Instructions to follow — Everything in the listing should be restated word for word.

Data section —
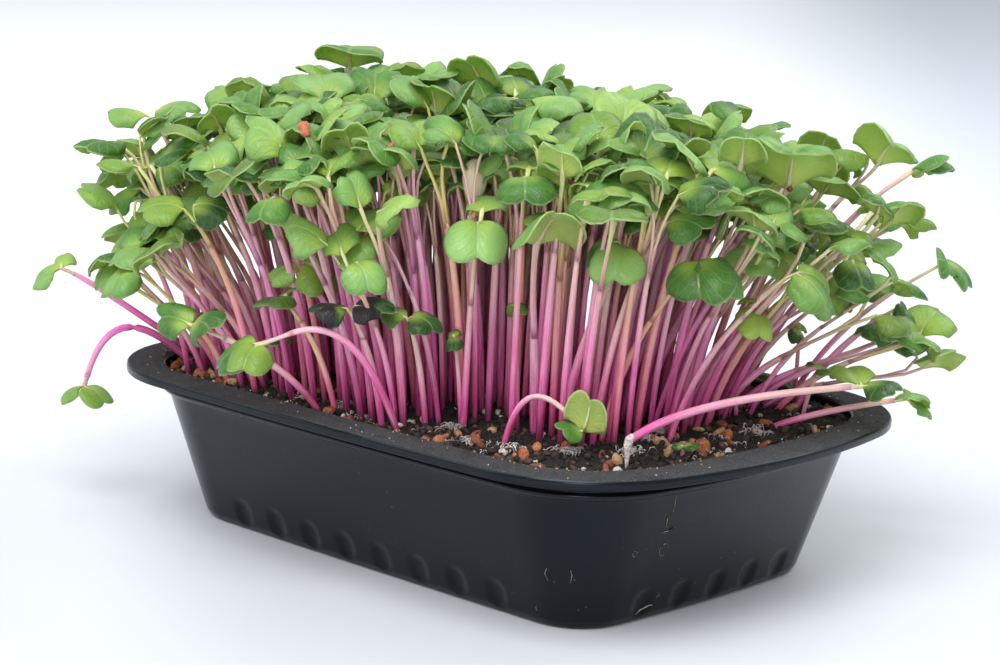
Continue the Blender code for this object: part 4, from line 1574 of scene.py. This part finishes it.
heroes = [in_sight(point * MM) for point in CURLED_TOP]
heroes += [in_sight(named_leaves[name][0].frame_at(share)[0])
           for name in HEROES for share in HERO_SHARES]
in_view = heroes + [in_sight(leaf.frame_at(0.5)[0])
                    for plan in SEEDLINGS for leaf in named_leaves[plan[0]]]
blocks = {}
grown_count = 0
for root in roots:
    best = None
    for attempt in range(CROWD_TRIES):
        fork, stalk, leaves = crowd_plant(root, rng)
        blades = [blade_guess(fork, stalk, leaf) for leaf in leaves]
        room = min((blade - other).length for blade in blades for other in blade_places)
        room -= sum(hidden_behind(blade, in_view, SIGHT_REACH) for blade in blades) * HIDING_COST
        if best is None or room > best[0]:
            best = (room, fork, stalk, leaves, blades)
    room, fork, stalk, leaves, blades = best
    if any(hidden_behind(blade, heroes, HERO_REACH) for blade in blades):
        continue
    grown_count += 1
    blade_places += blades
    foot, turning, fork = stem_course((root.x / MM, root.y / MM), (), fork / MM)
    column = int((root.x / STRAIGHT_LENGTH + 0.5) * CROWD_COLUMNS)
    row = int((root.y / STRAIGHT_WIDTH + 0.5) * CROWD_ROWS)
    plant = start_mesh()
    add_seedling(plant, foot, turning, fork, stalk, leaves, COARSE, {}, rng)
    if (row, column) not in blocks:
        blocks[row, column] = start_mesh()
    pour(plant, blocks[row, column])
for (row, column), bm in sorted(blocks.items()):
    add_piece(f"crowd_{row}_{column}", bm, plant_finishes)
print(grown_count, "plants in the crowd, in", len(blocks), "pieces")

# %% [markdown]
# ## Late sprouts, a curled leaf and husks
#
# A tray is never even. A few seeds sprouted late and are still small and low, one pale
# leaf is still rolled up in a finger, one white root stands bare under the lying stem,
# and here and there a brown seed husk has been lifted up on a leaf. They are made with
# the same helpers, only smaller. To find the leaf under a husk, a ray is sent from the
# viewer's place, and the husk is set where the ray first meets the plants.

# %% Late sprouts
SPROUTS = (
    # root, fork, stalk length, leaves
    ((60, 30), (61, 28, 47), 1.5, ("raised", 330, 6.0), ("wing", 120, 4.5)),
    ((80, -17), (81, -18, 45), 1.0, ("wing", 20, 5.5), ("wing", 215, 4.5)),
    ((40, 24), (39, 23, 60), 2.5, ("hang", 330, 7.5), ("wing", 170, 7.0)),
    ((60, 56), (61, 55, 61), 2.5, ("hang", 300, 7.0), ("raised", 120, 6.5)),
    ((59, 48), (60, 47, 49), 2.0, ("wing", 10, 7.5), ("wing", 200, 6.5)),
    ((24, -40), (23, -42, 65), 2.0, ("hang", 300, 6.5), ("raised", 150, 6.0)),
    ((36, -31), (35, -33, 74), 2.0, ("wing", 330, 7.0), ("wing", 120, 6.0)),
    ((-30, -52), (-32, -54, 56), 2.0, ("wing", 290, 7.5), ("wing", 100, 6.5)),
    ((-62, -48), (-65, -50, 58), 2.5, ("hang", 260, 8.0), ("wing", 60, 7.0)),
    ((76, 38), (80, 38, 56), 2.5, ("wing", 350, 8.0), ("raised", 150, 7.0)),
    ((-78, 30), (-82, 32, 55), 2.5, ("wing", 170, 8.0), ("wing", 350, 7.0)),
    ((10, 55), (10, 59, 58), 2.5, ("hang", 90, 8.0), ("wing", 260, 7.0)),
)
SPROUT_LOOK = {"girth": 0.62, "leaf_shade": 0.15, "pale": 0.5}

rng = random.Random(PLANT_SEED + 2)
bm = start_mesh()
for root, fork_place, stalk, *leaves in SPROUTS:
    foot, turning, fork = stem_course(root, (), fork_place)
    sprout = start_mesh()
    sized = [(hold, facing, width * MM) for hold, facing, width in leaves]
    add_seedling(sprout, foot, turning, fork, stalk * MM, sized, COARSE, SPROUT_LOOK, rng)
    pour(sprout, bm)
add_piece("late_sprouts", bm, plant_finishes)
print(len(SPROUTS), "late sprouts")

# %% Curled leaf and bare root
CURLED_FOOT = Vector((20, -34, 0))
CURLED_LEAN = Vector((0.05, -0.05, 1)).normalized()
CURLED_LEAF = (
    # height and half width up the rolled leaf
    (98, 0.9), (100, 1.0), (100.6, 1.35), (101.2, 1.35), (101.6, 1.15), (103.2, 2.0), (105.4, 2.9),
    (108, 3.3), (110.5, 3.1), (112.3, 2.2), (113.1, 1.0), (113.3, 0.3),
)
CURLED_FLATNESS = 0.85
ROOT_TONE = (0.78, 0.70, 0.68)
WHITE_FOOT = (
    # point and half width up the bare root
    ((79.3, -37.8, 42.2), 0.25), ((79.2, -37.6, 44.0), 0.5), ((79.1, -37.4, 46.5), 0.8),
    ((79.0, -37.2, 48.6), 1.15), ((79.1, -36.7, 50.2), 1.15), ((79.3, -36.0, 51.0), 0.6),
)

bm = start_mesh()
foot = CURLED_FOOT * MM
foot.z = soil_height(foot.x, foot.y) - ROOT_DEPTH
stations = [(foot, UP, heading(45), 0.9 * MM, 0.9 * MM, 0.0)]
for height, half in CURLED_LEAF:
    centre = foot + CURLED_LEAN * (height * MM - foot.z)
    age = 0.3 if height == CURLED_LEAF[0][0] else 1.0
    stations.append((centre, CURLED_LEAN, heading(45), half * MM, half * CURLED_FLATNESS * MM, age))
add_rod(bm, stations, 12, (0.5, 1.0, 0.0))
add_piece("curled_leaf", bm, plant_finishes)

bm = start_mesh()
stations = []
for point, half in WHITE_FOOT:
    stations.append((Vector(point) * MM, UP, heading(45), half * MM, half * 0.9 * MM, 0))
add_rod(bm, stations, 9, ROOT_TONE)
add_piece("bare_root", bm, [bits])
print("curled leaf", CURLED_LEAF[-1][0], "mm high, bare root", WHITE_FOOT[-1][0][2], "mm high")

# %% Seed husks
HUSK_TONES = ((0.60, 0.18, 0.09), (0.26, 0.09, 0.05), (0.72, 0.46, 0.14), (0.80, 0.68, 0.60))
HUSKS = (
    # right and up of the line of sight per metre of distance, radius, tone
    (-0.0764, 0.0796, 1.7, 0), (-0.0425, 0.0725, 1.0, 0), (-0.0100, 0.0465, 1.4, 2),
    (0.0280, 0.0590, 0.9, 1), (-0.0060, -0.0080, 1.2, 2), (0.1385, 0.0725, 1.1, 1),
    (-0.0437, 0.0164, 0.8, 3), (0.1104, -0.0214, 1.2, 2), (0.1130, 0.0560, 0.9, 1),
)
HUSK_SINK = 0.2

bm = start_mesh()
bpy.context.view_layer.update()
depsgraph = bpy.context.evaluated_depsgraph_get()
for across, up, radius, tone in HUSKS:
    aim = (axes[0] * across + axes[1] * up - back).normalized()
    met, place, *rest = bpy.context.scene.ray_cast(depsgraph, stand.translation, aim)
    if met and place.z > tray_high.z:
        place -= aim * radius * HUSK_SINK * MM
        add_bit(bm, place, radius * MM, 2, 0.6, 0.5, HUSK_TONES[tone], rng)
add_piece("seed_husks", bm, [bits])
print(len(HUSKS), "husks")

Problem solution —
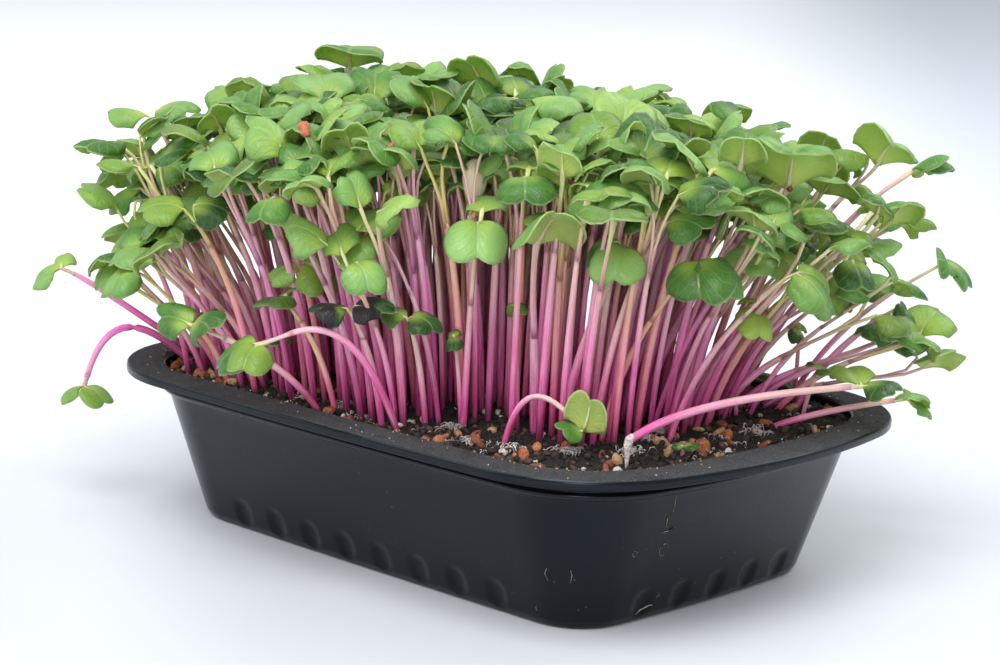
Continue the Blender code for this object: part 4, from line 1574 of scene.py. This part finishes it.
heroes = [in_sight(point * MM) for point in CURLED_TOP]
heroes += [in_sight(named_leaves[name][0].frame_at(share)[0])
           for name in HEROES for share in HERO_SHARES]
in_view = heroes + [in_sight(leaf.frame_at(0.5)[0])
                    for plan in SEEDLINGS for leaf in named_leaves[plan[0]]]
blocks = {}
grown_count = 0
for root in roots:
    best = None
    for attempt in range(CROWD_TRIES):
        fork, stalk, leaves = crowd_plant(root, rng)
        blades = [blade_guess(fork, stalk, leaf) for leaf in leaves]
        room = min((blade - other).length for blade in blades for other in blade_places)
        room -= sum(hidden_behind(blade, in_view, SIGHT_REACH) for blade in blades) * HIDING_COST
        if best is None or room > best[0]:
            best = (room, fork, stalk, leaves, blades)
    room, fork, stalk, leaves, blades = best
    if any(hidden_behind(blade, heroes, HERO_REACH) for blade in blades):
        continue
    grown_count += 1
    blade_places += blades
    foot, turning, fork = stem_course((root.x / MM, root.y / MM), (), fork / MM)
    column = int((root.x / STRAIGHT_LENGTH + 0.5) * CROWD_COLUMNS)
    row = int((root.y / STRAIGHT_WIDTH + 0.5) * CROWD_ROWS)
    plant = start_mesh()
    add_seedling(plant, foot, turning, fork, stalk, leaves, COARSE, {}, rng)
    if (row, column) not in blocks:
        blocks[row, column] = start_mesh()
    pour(plant, blocks[row, column])
for (row, column), bm in sorted(blocks.items()):
    add_piece(f"crowd_{row}_{column}", bm, plant_finishes)
print(grown_count, "plants in the crowd, in", len(blocks), "pieces")

# %% [markdown]
# ## Late sprouts, a curled leaf and husks
#
# A tray is never even. A few seeds sprouted late and are still small and low, one pale
# leaf is still rolled up in a finger, one white root stands bare under the lying stem,
# and here and there a brown seed husk has been lifted up on a leaf. They are made with
# the same helpers, only smaller. To find the leaf under a husk, a ray is sent from the
# viewer's place, and the husk is set where the ray first meets the plants.

# %% Late sprouts
SPROUTS = (
    # root, fork, stalk length, leaves
    ((60, 30), (61, 28, 47), 1.5, ("raised", 330, 6.0), ("wing", 120, 4.5)),
    ((80, -17), (81, -18, 45), 1.0, ("wing", 20, 5.5), ("wing", 215, 4.5)),
    ((40, 24), (39, 23, 60), 2.5, ("hang", 330, 7.5), ("wing", 170, 7.0)),
    ((60, 56), (61, 55, 61), 2.5, ("hang", 300, 7.0), ("raised", 120, 6.5)),
    ((59, 48), (60, 47, 49), 2.0, ("wing", 10, 7.5), ("wing", 200, 6.5)),
    ((24, -40), (23, -42, 65), 2.0, ("hang", 300, 6.5), ("raised", 150, 6.0)),
    ((36, -31), (35, -33, 74), 2.0, ("wing", 330, 7.0), ("wing", 120, 6.0)),
    ((-30, -52), (-32, -54, 56), 2.0, ("wing", 290, 7.5), ("wing", 100, 6.5)),
    ((-62, -48), (-65, -50, 58), 2.5, ("hang", 260, 8.0), ("wing", 60, 7.0)),
    ((76, 38), (80, 38, 56), 2.5, ("wing", 350, 8.0), ("raised", 150, 7.0)),
    ((-78, 30), (-82, 32, 55), 2.5, ("wing", 170, 8.0), ("wing", 350, 7.0)),
    ((10, 55), (10, 59, 58), 2.5, ("hang", 90, 8.0), ("wing", 260, 7.0)),
)
SPROUT_LOOK = {"girth": 0.62, "leaf_shade": 0.15, "pale": 0.5}

rng = random.Random(PLANT_SEED + 2)
bm = start_mesh()
for root, fork_place, stalk, *leaves in SPROUTS:
    foot, turning, fork = stem_course(root, (), fork_place)
    sprout = start_mesh()
    sized = [(hold, facing, width * MM) for hold, facing, width in leaves]
    add_seedling(sprout, foot, turning, fork, stalk * MM, sized, COARSE, SPROUT_LOOK, rng)
    pour(sprout, bm)
add_piece("late_sprouts", bm, plant_finishes)
print(len(SPROUTS), "late sprouts")

# %% Curled leaf and bare root
CURLED_FOOT = Vector((20, -34, 0))
CURLED_LEAN = Vector((0.05, -0.05, 1)).normalized()
CURLED_LEAF = (
    # height and half width up the rolled leaf
    (98, 0.9), (100, 1.0), (100.6, 1.35), (101.2, 1.35), (101.6, 1.15), (103.2, 2.0), (105.4, 2.9),
    (108, 3.3), (110.5, 3.1), (112.3, 2.2), (113.1, 1.0), (113.3, 0.3),
)
CURLED_FLATNESS = 0.85
ROOT_TONE = (0.78, 0.70, 0.68)
WHITE_FOOT = (
    # point and half width up the bare root
    ((79.3, -37.8, 42.2), 0.25), ((79.2, -37.6, 44.0), 0.5), ((79.1, -37.4, 46.5), 0.8),
    ((79.0, -37.2, 48.6), 1.15), ((79.1, -36.7, 50.2), 1.15), ((79.3, -36.0, 51.0), 0.6),
)

bm = start_mesh()
foot = CURLED_FOOT * MM
foot.z = soil_height(foot.x, foot.y) - ROOT_DEPTH
stations = [(foot, UP, heading(45), 0.9 * MM, 0.9 * MM, 0.0)]
for height, half in CURLED_LEAF:
    centre = foot + CURLED_LEAN * (height * MM - foot.z)
    age = 0.3 if height == CURLED_LEAF[0][0] else 1.0
    stations.append((centre, CURLED_LEAN, heading(45), half * MM, half * CURLED_FLATNESS * MM, age))
add_rod(bm, stations, 12, (0.5, 1.0, 0.0))
add_piece("curled_leaf", bm, plant_finishes)

bm = start_mesh()
stations = []
for point, half in WHITE_FOOT:
    stations.append((Vector(point) * MM, UP, heading(45), half * MM, half * 0.9 * MM, 0))
add_rod(bm, stations, 9, ROOT_TONE)
add_piece("bare_root", bm, [bits])
print("curled leaf", CURLED_LEAF[-1][0], "mm high, bare root", WHITE_FOOT[-1][0][2], "mm high")

# %% Seed husks
HUSK_TONES = ((0.60, 0.18, 0.09), (0.26, 0.09, 0.05), (0.72, 0.46, 0.14), (0.80, 0.68, 0.60))
HUSKS = (
    # right and up of the line of sight per metre of distance, radius, tone
    (-0.0764, 0.0796, 1.7, 0), (-0.0425, 0.0725, 1.0, 0), (-0.0100, 0.0465, 1.4, 2),
    (0.0280, 0.0590, 0.9, 1), (-0.0060, -0.0080, 1.2, 2), (0.1385, 0.0725, 1.1, 1),
    (-0.0437, 0.0164, 0.8, 3), (0.1104, -0.0214, 1.2, 2), (0.1130, 0.0560, 0.9, 1),
)
HUSK_SINK = 0.2

bm = start_mesh()
bpy.context.view_layer.update()
depsgraph = bpy.context.evaluated_depsgraph_get()
for across, up, radius, tone in HUSKS:
    aim = (axes[0] * across + axes[1] * up - back).normalized()
    met, place, *rest = bpy.context.scene.ray_cast(depsgraph, stand.translation, aim)
    if met and place.z > tray_high.z:
        place -= aim * radius * HUSK_SINK * MM
        add_bit(bm, place, radius * MM, 2, 0.6, 0.5, HUSK_TONES[tone], rng)
add_piece("seed_husks", bm, [bits])
print(len(HUSKS), "husks")